I genuinely believe that we are on the verge of creating a proper democracy in Wales, one in which not everyone assumes that Labour will rule, but we have competition instead. People will be much more engaged and interested. My comments might be perceived as being against Labour, but they are not meant to be. I am simply saying that I am in favour of genuine political debate whenever we have an election in Wales. That can only happen if the Welsh Government is financially accountable to the voters. I believe we are not too far away from that.
One issue that has caused some controversy, on the Conservative Benches in particular, has been the need for a referendum on whether income tax powers should be devolved. I think we have had enough of referendums. As a general principle I am not in favour of them. On this particular issue I do not think one is necessary. That has been my view for a long time. I believe the referendum has been proposed, and is supported, as a blocking mechanism to ensure that the Welsh Government never become financially accountable. That is not the right way to go.

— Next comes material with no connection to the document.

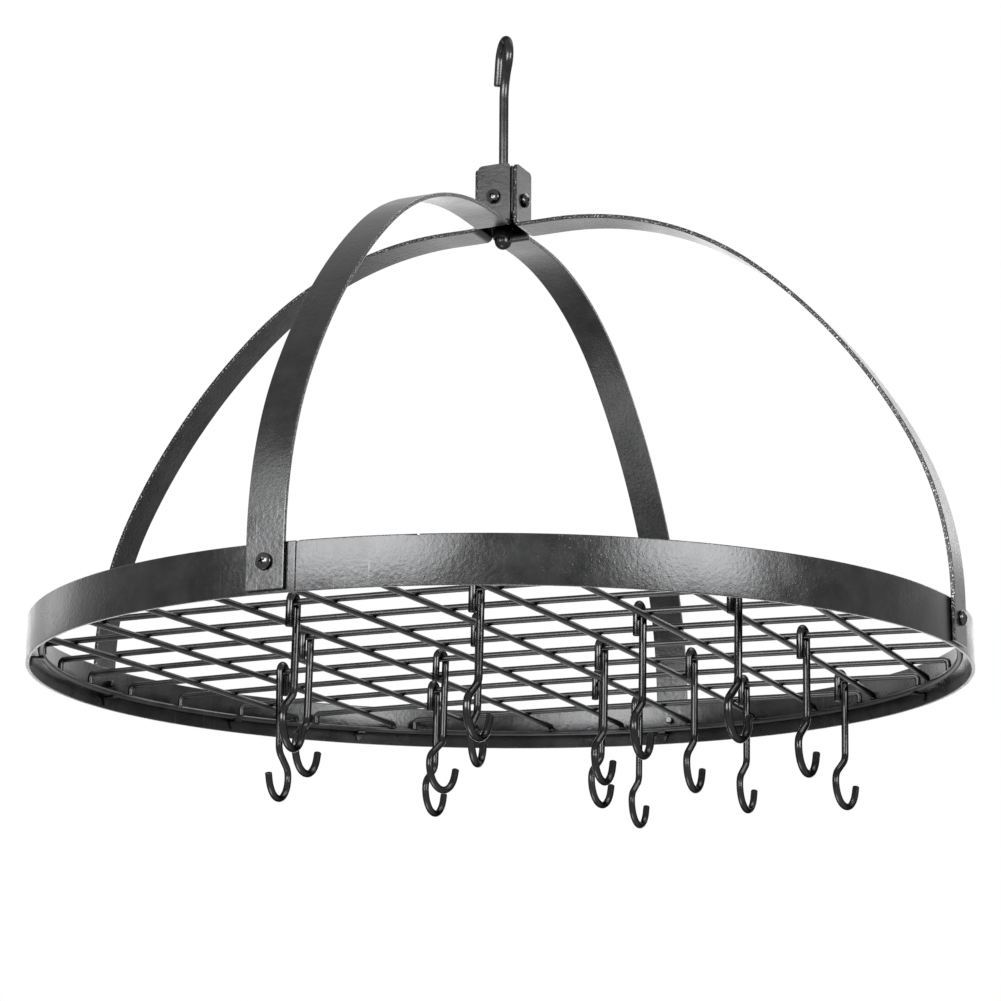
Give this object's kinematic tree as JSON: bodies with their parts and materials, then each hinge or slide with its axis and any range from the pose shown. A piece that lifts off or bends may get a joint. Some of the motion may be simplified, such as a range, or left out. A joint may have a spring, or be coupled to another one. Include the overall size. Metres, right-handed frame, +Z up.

The Bill is broad-ranging and hugely important to the future of how Wales is governed. It is the next step forward in making the Welsh Assembly into a Parliament. It will settle the constitution for some years to come—I would not like to predict how long it will be until we are back here talking about another Wales Bill; I might even join the Shadow Secretary of State as an octogenarian by then. The Bill before us today is an important step forward and I very much hope that it passes through this House, and the other place largely unchanged."